I've been doing some reading and have come across some older empirical, experience based versus engineering based, details and articles that might be of interest. Current code requires engineering but under "normal" conditions the results are pretty similar.

This is a quote from one of the papers I was reading.
"Two basic types of pole construction exist. One type has its poles cut off at the first floor level and is tied to the first floor. A better type of construction from a structural standpoint is to have the pole system run integrally through the structure and rigidly tied into the house frame at the first floor and the rafters."

This is a detail of post bracing from the book below;

http://www.scribd.com/doc/11992924/Pole-Building-Construction

These post embedment tables are in the book above but are originally from an out of print book from the '70's put out by the American Wood Preservers' Institute. This is what started my googling today, cleaning out my desk I had xeroxed these tables some decades ago. Probably oughta clean out the desk more often.



There is also some good info in this older publication from the Forest Products Labs;
http://www.fpl.fs.fed.us/documnts/fplrp/fplrp033.pdf

bayview



   I remember buying this Pole Building Construction book over 30 years ago . . . It's packed away somewhere.

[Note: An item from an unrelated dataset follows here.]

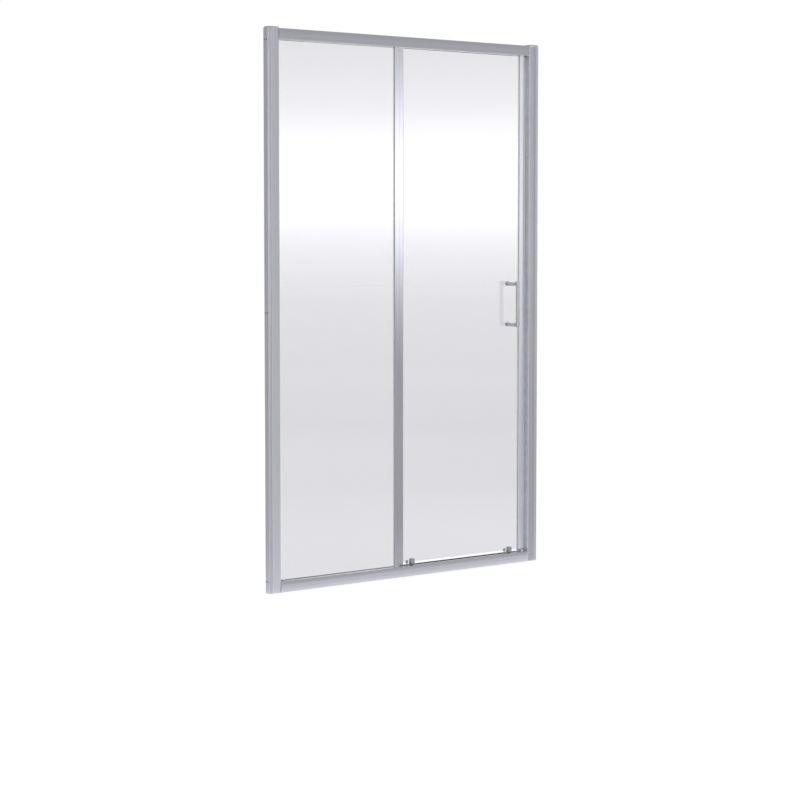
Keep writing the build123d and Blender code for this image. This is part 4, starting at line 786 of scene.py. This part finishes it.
# Seals: the magnet strips of the closing jamb and the closing stile, and the fin that wipes along
# the fixed stile. Each is extruded in a milky plastic and slid into its slot.
SEAL_DARK = (0.66, 0.67, 0.68, 1)
SEAL_LIGHT = (0.74, 0.75, 0.76, 1)
SEAL_SUBSURFACE = 0.2

seal_plastic = moulded("seal_plastic", SEAL_DARK, SEAL_LIGHT, VINYL_SMOOTH, VINYL_ROUGH, VINYL_TEXTURE,
                       VINYL_TEXTURE_DEPTH, SEAL_SUBSURFACE)
dress(("door_magnet_seal", "overlap_fin_seal", "jamb_magnet_strip"), seal_plastic)


# Door stops: moulded blocks screwed inside the head rail from the shower side, each with a black
# rubber buffer towards the door.
FITTING_DARK = (0.4, 0.405, 0.425, 1)
FITTING_LIGHT = (0.47, 0.475, 0.495, 1)
RUBBER_DARK = (0.015, 0.015, 0.015, 1)
RUBBER_LIGHT = (0.03, 0.03, 0.03, 1)
RUBBER_SMOOTH = 0.6
RUBBER_ROUGH = 0.8
RUBBER_TEXTURE = 900
RUBBER_TEXTURE_DEPTH = 0.00005
STOP_SCREW_RADIUS = 0.002
STOP_SCREW_LENGTH = 0.0085
STOP_HEAD = 0.0035
STOP_HEAD_HEIGHT = 0.002

fitting_plastic = moulded("fitting_plastic", FITTING_DARK, FITTING_LIGHT, CAP_SMOOTH, CAP_ROUGH,
                          CAP_TEXTURE, CAP_TEXTURE_DEPTH)
stop_rubber = moulded("stop_rubber", RUBBER_DARK, RUBBER_LIGHT, RUBBER_SMOOTH, RUBBER_ROUGH,
                      RUBBER_TEXTURE, RUBBER_TEXTURE_DEPTH)
dress(("door_stop_blocks",), fitting_plastic)
dress(("door_stop_buffers",), stop_rubber)
low, high = corners_of("door_stop_screws", STOP_HEAD)
stop_seats = [(x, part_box("head_rail")[1].y, low.z) for x in (low.x, high.x)]
screw_set("door_stop_cross_screws", "door_stop_screws", "frame", stop_seats, (0, 1, 0),
          STOP_SCREW_RADIUS, STOP_SCREW_LENGTH, STOP_HEAD, STOP_HEAD_HEIGHT)


# Top carriages: folded steel plates with riveted axles and grooved nylon wheels, two to a plate.
# Flanged nylon bushes line the glass holes, and pan-head screws pull each plate to the glass.
NYLON_DARK = (0.72, 0.72, 0.69, 1)
NYLON_LIGHT = (0.8, 0.8, 0.78, 1)
NYLON_SMOOTH = 0.3
NYLON_ROUGH = 0.45
NYLON_TEXTURE = 800
NYLON_TEXTURE_DEPTH = 0.00003
NYLON_SUBSURFACE = 0.15
CLAMP_RADIUS = 0.002
CLAMP_LENGTH = 0.0095
CLAMP_HEAD = 0.0035
CLAMP_HEAD_HEIGHT = 0.0018
WHEEL_PITCH = 0.0234

nylon = moulded("nylon", NYLON_DARK, NYLON_LIGHT, NYLON_SMOOTH, NYLON_ROUGH, NYLON_TEXTURE,
                NYLON_TEXTURE_DEPTH, NYLON_SUBSURFACE)
dress(("left_carriage", "right_carriage", "carriage_axles"), zinc_steel)
dress(("carriage_bushes", "top_wheel_left_rear", "top_wheel_left_lead", "top_wheel_right_rear",
       "top_wheel_right_lead"), nylon)
low, high = corners_of("carriage_clamp_screws", CLAMP_HEAD)
clamp_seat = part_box("carriage_bushes")[0].y
clamp_places = (low.x, low.x + WHEEL_PITCH, high.x - WHEEL_PITCH, high.x)
clamp_seats = [(x, clamp_seat, low.z) for x in clamp_places]
screw_set("carriage_clamp_cross_screws", "carriage_clamp_screws", "door", clamp_seats, (0, -1, 0),
          CLAMP_RADIUS, CLAMP_LENGTH, CLAMP_HEAD, CLAMP_HEAD_HEIGHT)


# Bottom guides: moulded brackets and clamp pads on the door's lower edge, pulled together through
# the glass. A spring plunger with a thumb button carries each nylon guide wheel under the sill's rib.
GUIDE_CLAMP_LENGTH = 0.0125

dress(("stile_end_plugs", "left_guide_bracket", "right_guide_bracket", "guide_clamp_pads",
       "left_release_button", "right_release_button"), fitting_plastic)
dress(("guide_bushes", "left_guide_wheel", "right_guide_wheel"), nylon)
dress(("left_release_plunger", "right_release_plunger", "left_guide_axle", "right_guide_axle"),
      zinc_steel)
low, high = corners_of("guide_clamp_screws", CLAMP_HEAD)
guide_seats = [(x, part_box("left_guide_bracket")[1].y, low.z) for x in (low.x, high.x)]
screw_set("guide_clamp_cross_screws", "guide_clamp_screws", "door", guide_seats, (0, 1, 0),
          CLAMP_RADIUS, GUIDE_CLAMP_LENGTH, CLAMP_HEAD, CLAMP_HEAD_HEIGHT)


# Release springs: a round steel wire coiled round each plunger's stem, between the bracket's foot
# and the button. The coil is built at rest and rides on the door.
SPRING_TURNS = 3
SPRING_RADIUS = 0.002
SPRING_WIRE = 0.00035
SPRING_STEPS = 24
WIRE_SIDES = 12
SPRING_DARK = (0.4, 0.4, 0.41, 1)
SPRING_LIGHT = (0.56, 0.56, 0.57, 1)
SPRING_SMOOTH = 0.2
SPRING_ROUGH = 0.35
SPRING_GRAIN = 1500.0
SPRING_GRAIN_DEPTH = 0.000005

spring_steel = drawn_metal("spring_steel", (1, 1, 1), SPRING_GRAIN, SPRING_DARK, SPRING_LIGHT,
                           SPRING_SMOOTH, SPRING_ROUGH, SPRING_GRAIN_DEPTH)
for side in ("left", "right"):
    low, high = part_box(side + "_release_spring")
    foot = Vector(((low.x + high.x) / 2, (low.y + high.y) / 2, low.z))
    coil = bmesh.new()
    bmesh.ops.create_circle(coil, radius=SPRING_WIRE, segments=WIRE_SIDES)
    bmesh.ops.rotate(coil, verts=coil.verts, matrix=Matrix.Rotation(math.radians(90), 3, "X"))
    bmesh.ops.translate(coil, verts=coil.verts, vec=(SPRING_RADIUS, 0, SPRING_WIRE))
    steps = SPRING_TURNS * SPRING_STEPS
    rise = (high.z - low.z - 2 * SPRING_WIRE) / steps
    bmesh.ops.spin(
        coil, geom=coil.verts[:] + coil.edges[:], cent=(0, 0, 0), axis=(0, 0, 1), dvec=(0, 0, rise),
        angle=2 * math.pi * SPRING_TURNS, steps=steps)
    bmesh.ops.holes_fill(coil, edges=[edge for edge in coil.edges if edge.is_boundary])
    bmesh.ops.translate(coil, verts=coil.verts, vec=foot)
    soften(coil)
    spring = add_piece(coil, side + "_coil_spring", spring_steel, "door",
                       side + "_release_spring")
    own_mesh(spring)


# Handle: a flat brushed bar on two standoffs outside, bolted through the glass to round knobs
# inside. Its finish is brighter and smoother than the frame's.
HANDLE_DARK = (0.48, 0.48, 0.51, 1)
HANDLE_LIGHT = (0.56, 0.56, 0.59, 1)
HANDLE_RUBBED = (0.7, 0.7, 0.73, 1)
HANDLE_EDGE = 0.002
BRUSHED_LINES = 1600.0
BRUSHED_LINE_DEPTH = 0.00001
ALONG_BAR = (1, 1, 0.02)
BAR_SMOOTH = 0.22
BAR_ROUGH = 0.34
ALONG_BOLT = (1, 0.02, 1)
TURNED_SMOOTH = 0.2
TURNED_ROUGH = 0.32

low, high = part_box("handle_bar")
bar_metal = drawn_metal(
    "bar_metal", ALONG_BAR, BRUSHED_LINES, HANDLE_DARK, HANDLE_LIGHT, BAR_SMOOTH, BAR_ROUGH,
    BRUSHED_LINE_DEPTH, (HANDLE_RUBBED, low, high, HANDLE_EDGE))
turned_metal = drawn_metal(
    "turned_metal", ALONG_BOLT, BRUSHED_LINES, HANDLE_DARK, HANDLE_LIGHT, TURNED_SMOOTH, TURNED_ROUGH,
    BRUSHED_LINE_DEPTH)
dress(("handle_bar",), bar_metal)
dress(("handle_standoffs", "handle_knobs"), turned_metal)
dress(("handle_bolts",), zinc_steel)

   A book full of diagrams, floor plans.  Very helpful.
    . . . said the focus was safety, not filling town coffers with permit money . . .


Windpower

My 40' X 80' pole barn has trusses spanning the 40'

poles 8' on center

the trusses have knee braces down to the poles

I think it is about 25 to 30 years old -- it's a "Harris" brand


hopefully be in the barndominium this next winter

I hauled the solar panels up there today

I now have 12   205 watt panels

Often, our ignorance is not as great as our reluctance to act on what we know.

diyfrank

Thanks for the link Don_p.   :)
There's some usefull charts on depth and pad dia. for building on slopes.